Crear y morir en el exilio
Alguna vez nos toca consignar, mal que nos pese, la partida definitiva de un amigo. Pero, además, la muerte del artista argentino Eduardo Lozano, ocurrida hace unos días en Pittsburgh, Estados Unidos, induce a poner en foco la cuestión de los que se van del país en condiciones forzadas y, con el tiempo, generan espacios y mundos culturales en otras latitudes. A los 81 años, Lozano estaba a punto de conmemorar sus cuatro décadas de destierro (primero, obligado; después, voluntario), aniversario que coincide con otro: los 40 años del golpe de Onganía, causa de la diáspora de intelectuales y artistas que abandonaron la Argentina en 1966.
A Lozano el golpe lo sorprendió en la Universidad Provincial Sarmiento, de San Juan, donde nos conocimos y entablamos una fecunda amistad. De bibliotecario de ese ente regional, él saltó a la Universidad de Pittsburgh, donde el profesor Cole Blasier le encargó la creación de una colección bibliográfica latinoamericana.
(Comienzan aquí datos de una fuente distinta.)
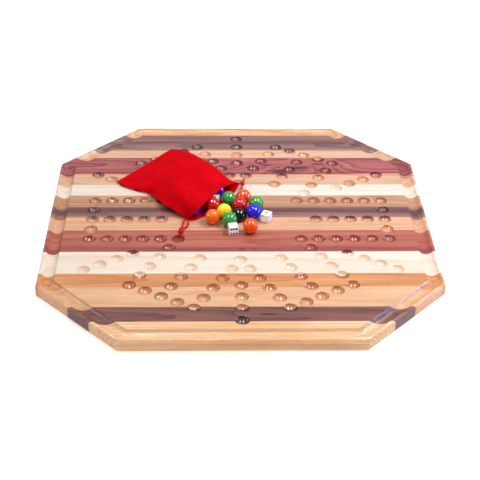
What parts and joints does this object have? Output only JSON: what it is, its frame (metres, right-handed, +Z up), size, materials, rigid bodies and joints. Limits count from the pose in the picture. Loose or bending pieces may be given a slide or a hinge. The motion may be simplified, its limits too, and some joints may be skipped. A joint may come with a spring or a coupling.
{
  "type": "marble race board game",
  "caption": "Octagonal laminated hardwood game board with round marble dimples and an edge groove, glass marbles, dice and a velvet drawstring pouch.",
  "frame": {"origin": "centre of the board's underside, on the surface that it lies on", "axes": "+Z up out of the playing face, +X along the staves, +Y towards the far edge"},
  "size_m": [0.4, 0.4, 0.0326],
  "materials": {
    "alder": "clear gloss varnish",
    "walnut": "clear gloss varnish",
    "cherry": "clear gloss varnish",
    "cedar": "clear gloss varnish",
    "ash": "clear gloss varnish",
    "maple": "clear gloss varnish",
    "oak": "clear gloss varnish",
    "glass_orange": "opaque polished glass",
    "glass_yellow": "opaque polished glass",
    "glass_green": "opaque polished glass",
    "glass_red": "opaque polished glass",
    "glass_blue": "opaque polished glass",
    "glass_black": "opaque polished glass",
    "die": "polished white, coloured spots",
    "velvet": "short pile velvet",
    "cord": "braided satin cord"
  },
  "bodies": {
    "board": {"stave_01_alder": "alder", "stave_02_walnut": "walnut", "stave_03_cherry": "cherry", "stave_04_cedar": "cedar", "stave_05_ash": "ash", "stave_06_maple": "maple", "stave_07_oak": "oak", "stave_08_walnut": "walnut", "stave_09_cherry": "cherry", "stave_10_cedar": "cedar", "stave_11_maple": "maple", "stave_12_cherry": "cherry", "stave_13_alder": "alder", "stave_14_walnut": "walnut", "stave_15_alder": "alder"},
    "pouch": {"pouch_upper_panel": "velvet", "pouch_lower_panel": "velvet", "marble_red_2": "glass_red", "marble_blue_2": "glass_blue", "marble_blue_3": "glass_blue", "marble_yellow_2": "glass_yellow", "marble_yellow_3": "glass_yellow", "marble_yellow_4": "glass_yellow", "marble_black_2": "glass_black", "marble_black_3": "glass_black", "marble_black_4": "glass_black", "marble_red_3": "glass_red", "marble_red_4": "glass_red", "marble_orange_4": "glass_orange", "marble_green_4": "glass_green", "marble_blue_4": "glass_blue", "die_3": "die", "near_strand_a": "cord", "near_strand_b": "cord", "near_tail_a": "cord", "near_tail_b": "cord", "near_knot": "cord", "far_strand": "cord", "far_tail": "cord", "far_knot": "cord"},
    "marble_orange_1_body": {"marble_orange_1": "glass_orange"},
    "marble_orange_2_body": {"marble_orange_2": "glass_orange"},
    "marble_orange_3_body": {"marble_orange_3": "glass_orange"},
    "marble_yellow_1_body": {"marble_yellow_1": "glass_yellow"},
    "marble_green_1_body": {"marble_green_1": "glass_green"},
    "marble_green_2_body": {"marble_green_2": "glass_green"},
    "marble_green_3_body": {"marble_green_3": "glass_green"},
    "marble_blue_1_body": {"marble_blue_1": "glass_blue"},
    "marble_red_1_body": {"marble_red_1": "glass_red"},
    "marble_black_1_body": {"marble_black_1": "glass_black"},
    "die_1_body": {"die_1": "die"},
    "die_2_body": {"die_2": "die"}
  },
  "joints": [
    {"name": "pouch_lift", "type": "slide", "parent": "board", "child": "pouch", "axis": [0, 0, 1], "range_m": [0, 0.06]},
    {"name": "marble_orange_1_lift", "type": "slide", "parent": "board", "child": "marble_orange_1_body", "axis": [0, 0, 1], "range_m": [0, 0.06]},
    {"name": "marble_orange_2_lift", "type": "slide", "parent": "board", "child": "marble_orange_2_body", "axis": [0, 0, 1], "range_m": [0, 0.06]},
    {"name": "marble_orange_3_lift", "type": "slide", "parent": "board", "child": "marble_orange_3_body", "axis": [0, 0, 1], "range_m": [0, 0.06]},
    {"name": "marble_yellow_1_lift", "type": "slide", "parent": "board", "child": "marble_yellow_1_body", "axis": [0, 0, 1], "range_m": [0, 0.06]},
    {"name": "marble_green_1_lift", "type": "slide", "parent": "board", "child": "marble_green_1_body", "axis": [0, 0, 1], "range_m": [0, 0.06]},
    {"name": "marble_green_2_lift", "type": "slide", "parent": "board", "child": "marble_green_2_body", "axis": [0, 0, 1], "range_m": [0, 0.06]},
    {"name": "marble_green_3_lift", "type": "slide", "parent": "board", "child": "marble_green_3_body", "axis": [0, 0, 1], "range_m": [0, 0.06]},
    {"name": "marble_blue_1_lift", "type": "slide", "parent": "board", "child": "marble_blue_1_body", "axis": [0, 0, 1], "range_m": [0, 0.06]},
    {"name": "marble_red_1_lift", "type": "slide", "parent": "board", "child": "marble_red_1_body", "axis": [0, 0, 1], "range_m": [0, 0.06]},
    {"name": "marble_black_1_lift", "type": "slide", "parent": "board", "child": "marble_black_1_body", "axis": [0, 0, 1], "range_m": [0, 0.06]},
    {"name": "die_1_lift", "type": "slide", "parent": "board", "child": "die_1_body", "axis": [0, 0, 1], "range_m": [0, 0.06]},
    {"name": "die_2_lift", "type": "slide", "parent": "board", "child": "die_2_body", "axis": [0, 0, 1], "range_m": [0, 0.06]}
  ]
}
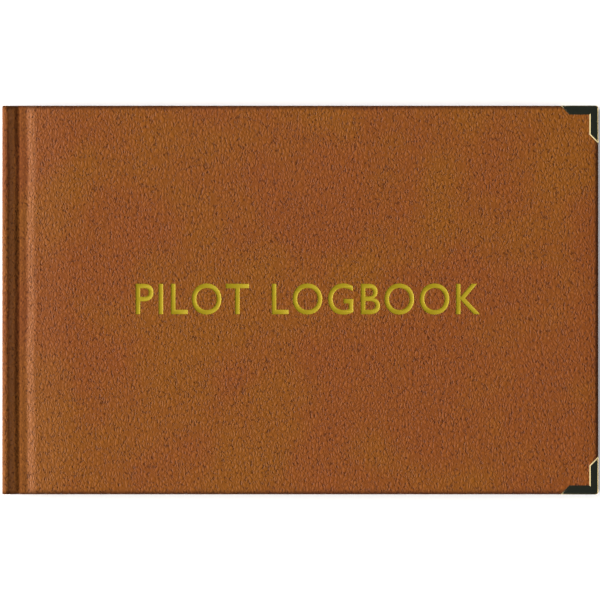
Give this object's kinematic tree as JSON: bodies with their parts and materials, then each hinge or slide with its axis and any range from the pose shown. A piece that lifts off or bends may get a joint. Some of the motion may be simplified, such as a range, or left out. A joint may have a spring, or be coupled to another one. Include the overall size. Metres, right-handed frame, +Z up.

Ya en los años 40 y 50, Lozano venía perfilándose como un talentoso poeta afincado en el Grupo Sur, que lideraba Victoria Ocampo, junto a los que fueron sus más caros amigos: Julio Cortázar, José Bianco, Enrique Pezzoni. En 1954, Octavio Paz lo incluyó entre las promisorias voces de la lírica latinoamericana ("El decir encontrado y ascético de Girri, el boscoso lenguaje -ora sombrío, ora brillante- de Eduardo Lozano"). Para entonces, sus frecuentes contactos en Montevideo con Joaquín Torres García y los artistas de su taller lo animaron también a un ejercicio pictórico que, con los años, quedaría como la expresión más significativa de su talento. Un reciente y opulento volumen editado en Buenos Aires, Lozano (Imágenes Vázquez, 2006), reúne 200 pinturas (el artista nunca les asignó títulos, a ninguna) y muchas de sus cerámicas.
En 1960 y 1961 LA NACION publicó varios poemas suyos, y en 1965 apareció su libro De nacer y morir (Losada), de cuya solapa se ocupó efusivamente Edgardo Cozarinsky. Fue entonces cuando nos encontramos en San Juan, en tareas cotidianas que, sin embargo, se interrumpieron al cabo de poco más de un año: el onganiato nos dispersó por distintas latitudes a todos, incluido el filósofo Juan Adolfo Vázquez, gestor en esa universidad de un programa educativo experimental. Ya instalado en Pittsburgh junto a su esposa, Billie Seddon, Lozano activó adquisiciones masivas de libros editados en todo el continente; se movilizaba él mismo, dos veces al año, en expediciones por distintos países que le permitían localizar ediciones casi inaccesibles.
¿Y la pintura? La ejercitó cada tarde, cuando regresaba de su rincón en la Biblioteca Hillman, y la alternaba con la cerámica. Obras suyas fueron incluidas en una muestra itinerante (Nueva York, Chicago, Miami, Houston, Los Ángeles, San Francisco). En 1987 trajo a Buenos Aires (expuso en Van Riel) sus inclasificables telas, abigarradas, de aldeas arcaicas, peces, locomotoras y seres mitológicos, en una mezcla presuntamente naïve de portentosas policromías, a través de "su poder comunicativo poco frecuente" (Aldo Galli dixit en LA NACION).
Hace unos años, la Universidad de Pittsburgh le dedicó un homenaje contundente: la colección de casi medio millón de volúmenes que él mismo había reunido a lo largo de treinta años pasó a llamarse oficialmente "Eduardo Lozano Latin American Library Collection", considerada -junto con su similar de Berlín- la más importante del mundo en su especialidad.
"Esta enfermedad me obliga a dejar mis proyectos inconclusos -le dijo a su sobrina Gloria Seddon en el transcurso de una entrevista, en mayo pasado, presintiendo un final cercano-. Por ejemplo, habrá alguien que escribirá y yo no estaré más para incluir su libro en la Biblioteca." Pero lo que estaba dejando era importante. Lo sembrado en territorio ajeno germinó y creció. Es una historia conocida; se mira a la distancia la propia tierra, la que se dejó atrás por el imperio de formas de poder prepotentes, destructoras de la cultura, como ocurrió aquí a partir de la tristemente recordada "Noche de los Bastones Largos". En la noche primaveral de una Buenos Aires de la que Lozano partió hace tanto tiempo, releemos unos versos suyos, muy viejos, que prenunciaron lo que habría de ser su propio derrotero, un desorden implacable y lúcido para transitar por su poesía, su pintura, su magia, "sin más rumbo que un tiempo que se pierde/en nubes sin dolor/u ojos de niño".